As is traditional in Portuguese politics, the “Centrao” (Big Center) – the political space that extends from the Socialists on the left to the PSD on the right – remains dominant, gaining 70 percent of the vote. Radical leftists and communists suffered a serious setback, and the right is split between Chega and IL.

Mr. Costa is a moderate Socialist who accepted a leftist agenda from his PCP and BE allies of the PCP in 2015 so as to stay in power. With an absolute majority, he no longer needs them. His cabinet included different views, ranging from the moderate and pro-market Economy Minister Siza Vieira to the more leftist Minister of Infrastructure Pedro Nuno Santos.

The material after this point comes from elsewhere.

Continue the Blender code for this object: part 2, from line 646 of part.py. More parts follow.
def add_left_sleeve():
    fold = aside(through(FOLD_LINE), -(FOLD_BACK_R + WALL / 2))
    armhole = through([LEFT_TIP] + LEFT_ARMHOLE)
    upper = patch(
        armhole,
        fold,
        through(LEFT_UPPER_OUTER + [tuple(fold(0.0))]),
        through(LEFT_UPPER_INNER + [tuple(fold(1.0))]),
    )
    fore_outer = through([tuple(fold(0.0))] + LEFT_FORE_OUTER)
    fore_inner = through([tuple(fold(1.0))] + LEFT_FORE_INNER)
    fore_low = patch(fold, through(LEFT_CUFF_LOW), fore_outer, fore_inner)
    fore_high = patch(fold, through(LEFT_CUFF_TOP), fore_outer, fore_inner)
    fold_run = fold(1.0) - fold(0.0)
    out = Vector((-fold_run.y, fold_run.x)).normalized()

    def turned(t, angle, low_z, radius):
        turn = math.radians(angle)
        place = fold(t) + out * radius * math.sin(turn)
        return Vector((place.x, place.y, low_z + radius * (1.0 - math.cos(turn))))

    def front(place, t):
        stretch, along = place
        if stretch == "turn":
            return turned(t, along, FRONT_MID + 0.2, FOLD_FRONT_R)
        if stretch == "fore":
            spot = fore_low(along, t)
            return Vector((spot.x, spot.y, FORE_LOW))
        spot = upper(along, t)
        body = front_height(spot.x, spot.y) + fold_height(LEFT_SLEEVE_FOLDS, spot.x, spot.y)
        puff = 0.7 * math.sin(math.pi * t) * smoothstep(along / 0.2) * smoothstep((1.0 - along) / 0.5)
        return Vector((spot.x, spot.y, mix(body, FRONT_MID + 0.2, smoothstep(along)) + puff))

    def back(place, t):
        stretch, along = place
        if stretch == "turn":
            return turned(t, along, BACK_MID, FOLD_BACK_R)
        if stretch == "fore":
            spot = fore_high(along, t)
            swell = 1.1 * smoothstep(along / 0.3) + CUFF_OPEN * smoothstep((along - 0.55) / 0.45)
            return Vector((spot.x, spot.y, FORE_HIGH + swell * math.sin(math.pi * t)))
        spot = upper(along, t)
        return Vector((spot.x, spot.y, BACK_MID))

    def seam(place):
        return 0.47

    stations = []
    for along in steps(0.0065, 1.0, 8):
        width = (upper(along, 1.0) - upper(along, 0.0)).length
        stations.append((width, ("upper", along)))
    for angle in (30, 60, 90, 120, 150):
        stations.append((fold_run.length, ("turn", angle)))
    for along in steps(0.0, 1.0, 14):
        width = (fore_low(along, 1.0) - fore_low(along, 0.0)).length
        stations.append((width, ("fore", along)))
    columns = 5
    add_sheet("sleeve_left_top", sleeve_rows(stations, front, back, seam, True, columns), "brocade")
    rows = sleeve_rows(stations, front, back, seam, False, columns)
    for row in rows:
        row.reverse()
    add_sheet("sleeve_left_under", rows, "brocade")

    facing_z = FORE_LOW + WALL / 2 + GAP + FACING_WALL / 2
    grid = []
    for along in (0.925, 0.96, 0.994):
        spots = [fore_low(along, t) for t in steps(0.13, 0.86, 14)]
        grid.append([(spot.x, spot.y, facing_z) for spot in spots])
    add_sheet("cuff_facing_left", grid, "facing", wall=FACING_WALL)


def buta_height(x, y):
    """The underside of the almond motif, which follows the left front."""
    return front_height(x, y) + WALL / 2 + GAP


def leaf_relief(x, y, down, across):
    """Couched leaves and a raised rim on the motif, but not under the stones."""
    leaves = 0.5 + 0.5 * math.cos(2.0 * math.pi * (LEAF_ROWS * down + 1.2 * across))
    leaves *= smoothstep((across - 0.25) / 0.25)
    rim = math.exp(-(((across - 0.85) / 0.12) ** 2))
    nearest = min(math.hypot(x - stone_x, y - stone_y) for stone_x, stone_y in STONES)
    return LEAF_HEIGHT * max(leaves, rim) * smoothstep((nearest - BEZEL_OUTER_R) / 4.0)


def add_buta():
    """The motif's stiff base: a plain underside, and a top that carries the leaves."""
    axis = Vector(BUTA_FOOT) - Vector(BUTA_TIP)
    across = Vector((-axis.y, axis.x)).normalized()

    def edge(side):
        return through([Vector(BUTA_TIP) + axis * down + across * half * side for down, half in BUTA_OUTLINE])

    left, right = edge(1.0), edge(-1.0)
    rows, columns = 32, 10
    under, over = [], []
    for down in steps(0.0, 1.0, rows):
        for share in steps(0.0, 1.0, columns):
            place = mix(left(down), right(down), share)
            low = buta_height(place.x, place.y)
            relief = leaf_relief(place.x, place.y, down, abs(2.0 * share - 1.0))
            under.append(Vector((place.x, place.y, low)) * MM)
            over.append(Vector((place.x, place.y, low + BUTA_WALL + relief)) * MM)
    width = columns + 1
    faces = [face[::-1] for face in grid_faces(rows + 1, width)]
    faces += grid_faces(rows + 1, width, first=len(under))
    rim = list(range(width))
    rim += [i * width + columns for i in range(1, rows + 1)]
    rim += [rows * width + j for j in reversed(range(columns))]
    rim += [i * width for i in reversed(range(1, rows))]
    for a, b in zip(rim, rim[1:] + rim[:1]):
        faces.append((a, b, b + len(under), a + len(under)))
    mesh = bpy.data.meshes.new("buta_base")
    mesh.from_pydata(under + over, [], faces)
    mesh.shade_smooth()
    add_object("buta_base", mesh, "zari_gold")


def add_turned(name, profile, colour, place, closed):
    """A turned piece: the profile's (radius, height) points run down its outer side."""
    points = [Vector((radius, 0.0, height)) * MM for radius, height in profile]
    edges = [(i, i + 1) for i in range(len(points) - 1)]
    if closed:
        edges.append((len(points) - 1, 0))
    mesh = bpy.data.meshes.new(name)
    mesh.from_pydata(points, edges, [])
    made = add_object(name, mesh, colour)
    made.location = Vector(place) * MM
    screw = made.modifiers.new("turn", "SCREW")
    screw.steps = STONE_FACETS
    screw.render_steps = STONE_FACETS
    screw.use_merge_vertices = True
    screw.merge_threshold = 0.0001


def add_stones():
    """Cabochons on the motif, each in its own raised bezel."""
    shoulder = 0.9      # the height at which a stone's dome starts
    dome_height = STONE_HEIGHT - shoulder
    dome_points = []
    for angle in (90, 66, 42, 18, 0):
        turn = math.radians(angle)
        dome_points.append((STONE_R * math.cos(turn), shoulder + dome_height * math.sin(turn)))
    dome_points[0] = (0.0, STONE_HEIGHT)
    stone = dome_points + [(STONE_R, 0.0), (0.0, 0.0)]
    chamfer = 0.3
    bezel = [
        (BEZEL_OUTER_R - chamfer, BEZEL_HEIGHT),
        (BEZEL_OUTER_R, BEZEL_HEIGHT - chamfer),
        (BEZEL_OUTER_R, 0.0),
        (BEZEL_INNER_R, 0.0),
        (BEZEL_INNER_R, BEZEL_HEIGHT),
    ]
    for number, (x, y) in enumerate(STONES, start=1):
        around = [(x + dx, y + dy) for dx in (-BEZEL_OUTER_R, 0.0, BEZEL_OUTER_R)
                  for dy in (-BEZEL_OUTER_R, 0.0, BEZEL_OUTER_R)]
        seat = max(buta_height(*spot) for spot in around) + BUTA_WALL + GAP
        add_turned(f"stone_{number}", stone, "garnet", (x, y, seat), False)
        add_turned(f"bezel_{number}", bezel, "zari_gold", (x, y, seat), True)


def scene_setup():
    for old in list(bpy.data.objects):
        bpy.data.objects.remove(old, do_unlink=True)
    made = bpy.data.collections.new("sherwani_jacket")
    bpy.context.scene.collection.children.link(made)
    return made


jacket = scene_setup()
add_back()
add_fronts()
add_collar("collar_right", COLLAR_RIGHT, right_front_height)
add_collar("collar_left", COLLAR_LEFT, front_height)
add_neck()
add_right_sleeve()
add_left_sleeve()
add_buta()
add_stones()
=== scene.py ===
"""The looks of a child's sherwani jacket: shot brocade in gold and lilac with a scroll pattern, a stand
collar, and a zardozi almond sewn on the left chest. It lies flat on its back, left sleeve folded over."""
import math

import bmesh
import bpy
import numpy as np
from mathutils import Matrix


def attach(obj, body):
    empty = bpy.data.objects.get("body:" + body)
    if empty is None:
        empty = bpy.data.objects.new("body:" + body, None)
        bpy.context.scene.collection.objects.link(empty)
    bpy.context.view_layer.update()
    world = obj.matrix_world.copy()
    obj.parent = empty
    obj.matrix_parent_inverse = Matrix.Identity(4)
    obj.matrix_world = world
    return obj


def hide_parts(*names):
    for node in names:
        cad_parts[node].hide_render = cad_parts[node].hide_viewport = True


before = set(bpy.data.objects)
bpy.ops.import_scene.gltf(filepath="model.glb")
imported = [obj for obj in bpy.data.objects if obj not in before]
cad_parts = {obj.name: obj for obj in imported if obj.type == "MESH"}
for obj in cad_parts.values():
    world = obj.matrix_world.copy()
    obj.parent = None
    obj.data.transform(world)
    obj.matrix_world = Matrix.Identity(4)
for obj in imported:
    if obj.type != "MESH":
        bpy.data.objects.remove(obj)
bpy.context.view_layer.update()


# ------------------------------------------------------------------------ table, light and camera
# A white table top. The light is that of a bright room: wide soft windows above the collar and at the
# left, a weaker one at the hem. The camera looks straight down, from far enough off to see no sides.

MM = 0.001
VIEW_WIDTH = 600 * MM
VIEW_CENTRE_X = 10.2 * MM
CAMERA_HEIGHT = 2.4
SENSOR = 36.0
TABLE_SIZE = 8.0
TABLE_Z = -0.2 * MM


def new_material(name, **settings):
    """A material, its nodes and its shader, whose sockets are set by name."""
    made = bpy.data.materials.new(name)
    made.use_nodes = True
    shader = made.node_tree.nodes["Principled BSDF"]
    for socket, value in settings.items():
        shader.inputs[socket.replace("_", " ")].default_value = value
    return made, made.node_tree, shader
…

Prime Minister Costa has always been careful to appear as a conciliator, avoiding leftist and “anti-fascist” rhetoric. His government was relatively successful at keeping the pandemic in check. But, compared to other EU states, the country is losing ground economically. Business circles now hope that, since he no longer needs the approval of the left, Antonio Costa will focus on realistic economic policy to reverse the current economic decline.

The crisis in the CDS-PP and the frustration of PSD voters with the ideological volatility of the party leadership could lead more voters to turn to Chega and IL. 

The PSD faces a dilemma: it could take a turn to the right, in an attempt to win back voters from IL and Chega, but this could also mean losing centrist voters. If it persists in its ideological vagueness, it will progressively lose voters to the two new right-wing parties. But, having lost the elections, the PSD will face four years in the opposition. This time could allow ambitious new candidates to reach leadership positions and renew the party.

For the extreme left, the election was a serious defeat. Together PCP and BE have fewer MPs (11) than Chega alone. PAN, an environmentalist and animal rights party, was reduced to one MP.

After its electoral disaster, BE will try to take advantage of its influence in media and academia to decry the dangers of the “extremist” and “racist” Chega – even if, of the two members of parliament that are not Caucasian, one, Gabriel Mitha Ribeiro, is vice president of the Chega party.

With no significant representation in parliament, PCP is likely to leverage its remaining influence in labor unions, for example in transport, to dissuade the PS government from implementing certain reforms.